Within our product OneOffixx we can create a “full export” from the product database. Because of limitations with normal MS SQL backups (e.g. compatibility with older SQL databases etc.), we created our own export mechanic. An export can be up to 1GB and more. This is nothing to serious and far from “big data”, but still not easy to handle and we had some issues to import larger “exports”. Our importer was based on a Entity Framework 6 implementation and it was really slow… last month we tried to resolve this and we are quite happy. Here is how we did it:
TL;DR Problem:
Bulk Insert with a Entity Framework based implementation is really slow. There is at least one NuGet package, which seems to help, but unfortunately we run into some obscure issues. This Stackoverflow question highlights some numbers and ways of doing it.
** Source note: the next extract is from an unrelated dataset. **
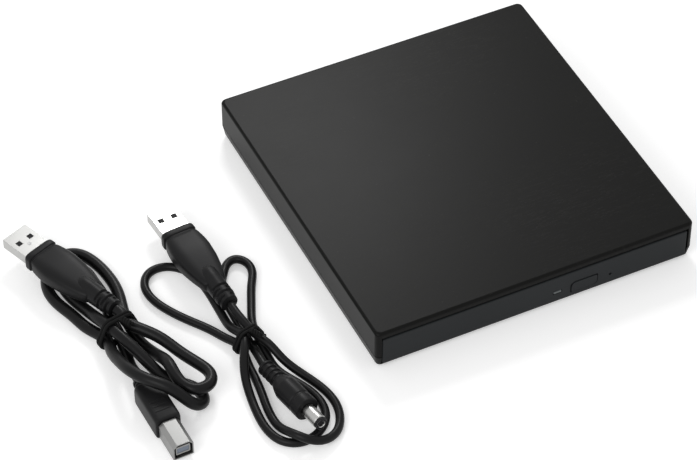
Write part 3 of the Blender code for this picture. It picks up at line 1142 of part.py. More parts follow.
def make_flat_plug(prefix, carrier, finishes):
    """Flat data plug: moulded grip, and a metal shell with its open mouth and two windows."""
    moulded = grip(PLUG_GRIP_SHARES, PLUG_GRIP_LENGTH, PLUG_GRIP_WIDTH, PLUG_GRIP_HEIGHT)
    piece(f"{prefix}_plug_grip", moulded, finishes["rubber"], carrier)
    start = PLUG_GRIP_LENGTH + TOUCH
    end = start + PLUG_SHELL_LENGTH
    half_y, half_z = PLUG_SHELL_WIDTH / 2, PLUG_SHELL_HEIGHT / 2
    shell = block((start, end), (-half_y, half_y), (-half_z, half_z))
    inside = half_y - PLUG_SHELL_WALL
    mouth = block((end - PLUG_POCKET_DEPTH, end + OVERRUN), (-inside, inside),
                  (0.0, half_z - PLUG_SHELL_WALL))
    windows = [block((end - PLUG_WINDOW_SETBACK - PLUG_WINDOW, end - PLUG_WINDOW_SETBACK),
                     (side * PLUG_WINDOW_SIDE - PLUG_WINDOW / 2, side * PLUG_WINDOW_SIDE + PLUG_WINDOW / 2),
                     (half_z - PLUG_WINDOW_DEPTH - PLUG_SHELL_WALL, half_z + OVERRUN)) for side in (-1, 1)]
    piece(f"{prefix}_plug_shell", cut(shell, mouth, *windows), finishes["steel"], carrier)


def make_square_plug(carrier, finishes):
    """Square data plug: moulded grip, and a metal shell whose mouth holds a slotted core."""
    moulded = grip(SQUARE_GRIP_SHARES, SQUARE_GRIP_LENGTH, SQUARE_GRIP_WIDTH, SQUARE_GRIP_HEIGHT)
    piece("square_plug_grip", moulded, finishes["rubber"], carrier)
    start = SQUARE_GRIP_LENGTH + TOUCH
    end = start + SQUARE_PLUG_LENGTH
    wall = SQUARE_PLUG_WALL
    outer = square_outline(0.0, 0.0, SQUARE_PLUG_WIDTH, SQUARE_PLUG_HEIGHT, SQUARE_PLUG_CHAMFER)
    inner = square_outline(0.0, 0.0, SQUARE_PLUG_WIDTH - 2 * wall, SQUARE_PLUG_HEIGHT - 2 * wall,
                           SQUARE_PLUG_CHAMFER - wall / 2)
    core = rounded((-SQUARE_CORE_WIDTH / 2, SQUARE_CORE_WIDTH / 2),
                   (-SQUARE_CORE_HEIGHT / 2, SQUARE_CORE_HEIGHT / 2), wall)
    shell = carried(outer, start, end)
    pocket = cut(carried(inner, end - SQUARE_PLUG_POCKET, end + OVERRUN),
                 carried(core, start, end - SQUARE_PLUG_WALL))
    slot = block((end - SQUARE_PLUG_POCKET, end + OVERRUN),
                 (wall - SQUARE_CORE_WIDTH / 2, SQUARE_CORE_WIDTH / 2 - wall),
                 (-SQUARE_SLOT_HEIGHT / 2, SQUARE_SLOT_HEIGHT / 2))
    piece("square_plug_shell", cut(shell, pocket, slot), finishes["steel"], carrier)


def carried(outline, start, end):
    """An outline in Y and Z, carried along +X."""
    return stack([[(x, y, z) for y, z in outline] for x in (start, end)])


def make_barrel_plug(carrier, finishes):
    """Round power plug: ribbed relief, moulded grip, and a bored metal barrel."""
    relief = BARREL_GRIP_LENGTH * BARREL_RELIEF_SHARE
    rib = relief / (2 * BARREL_RIB_COUNT)
    profile = []
    for index in range(BARREL_RIB_COUNT):
        base = index * 2 * rib
        low = BARREL_RELIEF_RADIUS - TOUCH * 2
        profile += [(BARREL_RELIEF_RADIUS, base), (BARREL_RELIEF_RADIUS, base + rib),
                    (low, base + rib), (low, base + 2 * rib)]
    edge = BARREL_GRIP_RADIUS / 8
    profile += [(BARREL_RELIEF_RADIUS, relief), (BARREL_GRIP_RADIUS - edge, relief + 2 * rib),
                (BARREL_GRIP_RADIUS, relief + 4 * rib), (BARREL_GRIP_RADIUS, BARREL_GRIP_LENGTH - edge),
                (BARREL_GRIP_RADIUS - edge, BARREL_GRIP_LENGTH)]
    piece("barrel_plug_grip", along_x(turned(profile, sides=16)), finishes["rubber"], carrier)
    start = BARREL_GRIP_LENGTH + TOUCH
    end = start + BARREL_LENGTH
    lip = BARREL_RADIUS / 12
    barrel = turned(((BARREL_RADIUS, start), (BARREL_RADIUS, end - BARREL_RING),
                     (BARREL_RADIUS - lip, end - BARREL_RING), (BARREL_RADIUS - lip, end)))
    bore = round_post(BARREL_BORE_RADIUS, end - BARREL_BORE_DEPTH, end + OVERRUN)
    piece("barrel_plug_tip", along_x(cut(barrel, bore)), finishes["steel"], carrier)


def smooth_route(route, step, limit=CORD_RING_LIMIT):
    """Even points on the natural cubic spline through a route given in millimetres."""
    knots = np.array(route) * MM
    spans = np.linalg.norm(np.diff(knots, axis=0), axis=1)
    places = np.concatenate(([0.0], np.cumsum(spans)))
    count = len(knots)
    system = np.eye(count)
    right = np.zeros_like(knots)
    for row in range(1, count - 1):
        before, after = spans[row - 1], spans[row]
        system[row, row - 1:row + 2] = before, 2 * (before + after), after
        right[row] = 6 * ((knots[row + 1] - knots[row]) / after - (knots[row] - knots[row - 1]) / before)
    bend = np.linalg.solve(system, right)
    fine = np.linspace(0.0, places[-1], 40 * count)
    cell = np.clip(np.searchsorted(places, fine, side="right") - 1, 0, count - 2)
    width = spans[cell][:, None]
    ahead = (places[cell + 1] - fine)[:, None]
    behind = (fine - places[cell])[:, None]
    curve = (bend[cell] * ahead ** 3 + bend[cell + 1] * behind ** 3) / (6 * width)
    curve += (knots[cell] / width - bend[cell] * width / 6) * ahead
    curve += (knots[cell + 1] / width - bend[cell + 1] * width / 6) * behind
    run = np.concatenate(([0.0], np.cumsum(np.linalg.norm(np.diff(curve, axis=0), axis=1))))
    even = np.linspace(0.0, run[-1], min(limit, int(run[-1] / step) + 1))
    return np.stack([np.interp(even, run, curve[:, axis]) for axis in range(3)], axis=1), run[-1]


def least_gap(points, diameter):
    """Least free space between stretches of a cord that are not neighbours along it."""
    run = np.concatenate(([0.0], np.cumsum(np.linalg.norm(np.diff(points, axis=0), axis=1))))
    apart = np.linalg.norm(points[:, None] - points[None], axis=2)
    along = np.abs(run[:, None] - run[None])
    return apart[along > 3 * diameter].min() - diameter


def make_cord(name, route, diameter, surface, parent):
    """One unbroken round cord on its route."""
    points, length = smooth_route(route, CORD_STEP_SHARE * diameter)
    dense, _ = smooth_route(route, diameter / 4, limit=CORD_RING_LIMIT * 10)
    print(f"{name}: length {length / MM:.1f} mm, least gap {least_gap(dense, diameter) / MM:.2f} mm")
    curve = bpy.data.curves.new(name, "CURVE")
    curve.dimensions = "3D"
    curve.bevel_depth = diameter / 2
    curve.bevel_resolution = CORD_SIDE_STEPS
    curve.use_fill_caps = True
    spline = curve.splines.new("POLY")
    spline.points.add(len(points) - 1)
    for place, point in zip(spline.points, points):
        place.co = (*point, 1.0)
    spline.use_smooth = True
    curve.materials.append(surface)
    made = bpy.data.objects.new(name, curve)
    bpy.context.scene.collection.objects.link(made)
    made.parent = parent
    return made


def make_tie(name, place, heading, inner, surface, parent):
    """A flat band closed round the waist of a tied lead."""
    half_u, half_z = (value * MM for value in inner)
    corner = half_z / 2
    outer = rounded((-half_u - TIE_THICK, half_u + TIE_THICK), (-half_z - TIE_THICK, half_z + TIE_THICK),
                    corner + TIE_THICK)
    hole = rounded((-half_u, half_u), (-half_z, half_z), corner)
    band = cut(facing(outer, -TIE_WIDTH / 2, TIE_WIDTH / 2),
               facing(hole, -TIE_WIDTH / 2 - OVERRUN, TIE_WIDTH / 2 + OVERRUN))
    made = piece(name, band, surface, parent, [value * MM for value in place])
    made.rotation_euler = (0.0, 0.0, heading - math.pi / 2)
    return made


def make_leads(finishes):
    """The data lead and the power lead, each tied in loops beside the case."""
    data_plug = lay_lead_end("data_plug_end", DATA_PLUG_AT, DATA_PLUG_HEADING)
    make_flat_plug("data", data_plug, finishes)
    square_plug = lay_lead_end("square_plug_end", SQUARE_PLUG_AT, SQUARE_PLUG_HEADING)
    make_square_plug(square_plug, finishes)
    make_cord("data_cord", DATA_ROUTE, DATA_CORD_DIAMETER, finishes["cord"], None)
    make_tie("data_tie", DATA_TIE_AT, DATA_TIE_HEADING, DATA_TIE_HALF, finishes["rubber"], None)
    power_plug = lay_lead_end("power_plug_end", POWER_PLUG_AT, POWER_PLUG_HEADING)
    make_flat_plug("power", power_plug, finishes)
    barrel_plug = lay_lead_end("barrel_plug_end", BARREL_PLUG_AT, BARREL_PLUG_HEADING, BARREL_PLUG_PITCH)
    make_barrel_plug(barrel_plug, finishes)
    make_cord("power_cord", POWER_ROUTE, POWER_CORD_DIAMETER, finishes["cord"], None)
    make_tie("power_tie", POWER_TIE_AT, POWER_TIE_HEADING, POWER_TIE_HALF, finishes["rubber"], None)


def make_drive():
    """The whole drive: the fixed case, then each body that moves in it."""
    finishes = make_finishes()
    case = axis_at("case_frame", (0.0, 0.0, 0.0))
    make_top_cover(case, finishes["shell"])
    make_bottom_cover(case, finishes["shell"])
    make_feet(case, finishes["rubber"])
    make_case_screws(case, finishes["steel"])
    make_chassis(case, finishes["sheet"])
    make_pan_fittings(case, finishes)
    make_rear_bay(case, finishes)
    gliding = axis_at("rail_slide", (0.0, 0.0, 0.0))
    make_rails(case, gliding, finishes["plastic"], finishes["steel"])
    tray = axis_at("tray_slide", (0.0, 0.0, 0.0))
    make_tray(tray, finishes["plastic"])
    make_bezel(tray, finishes["bezel"])
    make_tray_fittings(tray, finishes)
    make_button(axis_at("button_slide", (BUTTON_X, BEZEL_FRONT, BUTTON_Z), parent=tray), finishes["bezel"])
    make_latch(axis_at("latch_axis", (*latch_pivot(), 0.0), parent=tray), finishes["steel"])
    mechanism = axis_at("mechanism_frame", (0.0, DISC_Y, DRIVE_UNDER), MECHANISM_TURN, tray)
    make_mechanism_frame(mechanism, finishes)
    make_spindle(axis_at("spindle_axis", (0.0, 0.0, 0.0), parent=mechanism), finishes)
    sled = axis_at("sled_slide", (LENS_START, 0.0, 0.0), parent=mechanism)
    lens = axis_at("focus_slide", (0.0, 0.0, 0.0), parent=sled)
    screw = axis_at("lead_screw_axis", (0.0, -SCREW_SIDE, screw_axis_z()), parent=mechanism)
    make_sled(sled, lens, screw, finishes)
    make_leads(finishes)


clear_scene()
make_drive()
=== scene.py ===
"""Dressed model of a slim external disc drive with its tied data and power leads.

Lengths are in metres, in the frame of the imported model: +Z up, +Y to the back and
+X to the right seen from the tray's front.  Each sub-assembly is a class with its
sizes as fields, each finish is a frozen dataclass that builds its own material, and
new pieces are surfaces worked out with numpy.
"""
import logging
import math
from dataclasses import dataclass, field
from enum import Enum

import bmesh
import bpy
import mathutils
import numpy as np
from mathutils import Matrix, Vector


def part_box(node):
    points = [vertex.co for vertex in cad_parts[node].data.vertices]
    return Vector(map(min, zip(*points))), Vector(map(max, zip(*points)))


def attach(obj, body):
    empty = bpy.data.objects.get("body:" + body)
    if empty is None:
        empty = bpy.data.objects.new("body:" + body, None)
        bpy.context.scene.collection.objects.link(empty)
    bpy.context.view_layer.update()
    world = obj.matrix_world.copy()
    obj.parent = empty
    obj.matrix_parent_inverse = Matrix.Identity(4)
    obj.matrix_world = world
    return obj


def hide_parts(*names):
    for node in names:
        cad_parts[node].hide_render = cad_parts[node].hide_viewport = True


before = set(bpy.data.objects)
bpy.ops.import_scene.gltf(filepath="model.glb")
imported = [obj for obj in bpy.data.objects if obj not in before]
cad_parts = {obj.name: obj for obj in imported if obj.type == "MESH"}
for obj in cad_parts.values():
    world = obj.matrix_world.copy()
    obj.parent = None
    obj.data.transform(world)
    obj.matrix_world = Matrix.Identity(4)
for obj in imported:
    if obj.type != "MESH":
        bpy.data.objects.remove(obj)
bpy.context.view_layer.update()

LOG = logging.getLogger("drive")
MM = 0.001

# Where the camera stood for the photograph
CAMERA_PLACE = (-0.4234, -0.7890, 0.8898)
CAMERA_AZIMUTH = math.radians(-25.53)
CAMERA_ELEVATION = math.radians(45.52)
CAMERA_ROLL = math.radians(-0.29)
CAMERA_LENS_MM = 159.69
SENSOR_WIDTH_MM = 36.0

# Axis of the spindle, height where the disc sits, and the heading of the sled's travel
DISC_CENTRE = (0.0, -0.0055)
DISC_SEAT = 10.25 * MM
MECHANISM_TURN = math.radians(-45.0)


class Body(str, Enum):
    """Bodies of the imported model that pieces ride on."""

    CASE = "root"
    RAILS = "rails"
    TRAY = "tray"
    BUTTON = "button"
    LATCH = "latch"
    SPINDLE = "spindle"
    SLED = "sled"
    LENS = "lens"
    SCREW = "screw"


class Edge(Enum):
    """How round the edges of a softened piece are: width in metres and segments."""

    CASE = (0.55 * MM, 3)
    FRONT = (0.35 * MM, 3)
    PLUG = (0.30 * MM, 3)
    MOULDED = (0.20 * MM, 2)
    SHEET = (0.10 * MM, 1)


# Shader groups: each is built once and placed in the finishes with its own values


def new_group(name: str, inputs: dict[str, float], outputs: dict[str, str]) -> bpy.types.NodeTree:
    """An empty shader group with a vector input, named values and named outputs.

    Args:
        name: name of the group.
        inputs: values that each finish sets, by socket name.
        outputs: socket type of each output, by socket name.

    Returns:
        The group's node tree.
    """
    tree = bpy.data.node_groups.new(name, "ShaderNodeTree")
    tree.interface.new_socket("Place", in_out="INPUT", socket_type="NodeSocketVector")
    for label, value in inputs.items():
        tree.interface.new_socket(label, in_out="INPUT", socket_type="NodeSocketFloat").default_value = value
    for label, kind in outputs.items():
        tree.interface.new_socket(label, in_out="OUTPUT", socket_type=kind)
    return tree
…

SqlBulkCopy to the rescure:
After my failed attempt to tame our EF implementation I discovered the SqlBulkCopy operation. In .NET (Full Framework and .NET Standard!) the usage is simple via the “SqlBulkCopy” class.
Our importer looks more or less like this:
using (var scope = new TransactionScope(TransactionScopeOption.RequiresNew, TimeSpan.FromMinutes(30), TransactionScopeAsyncFlowOption.Enabled))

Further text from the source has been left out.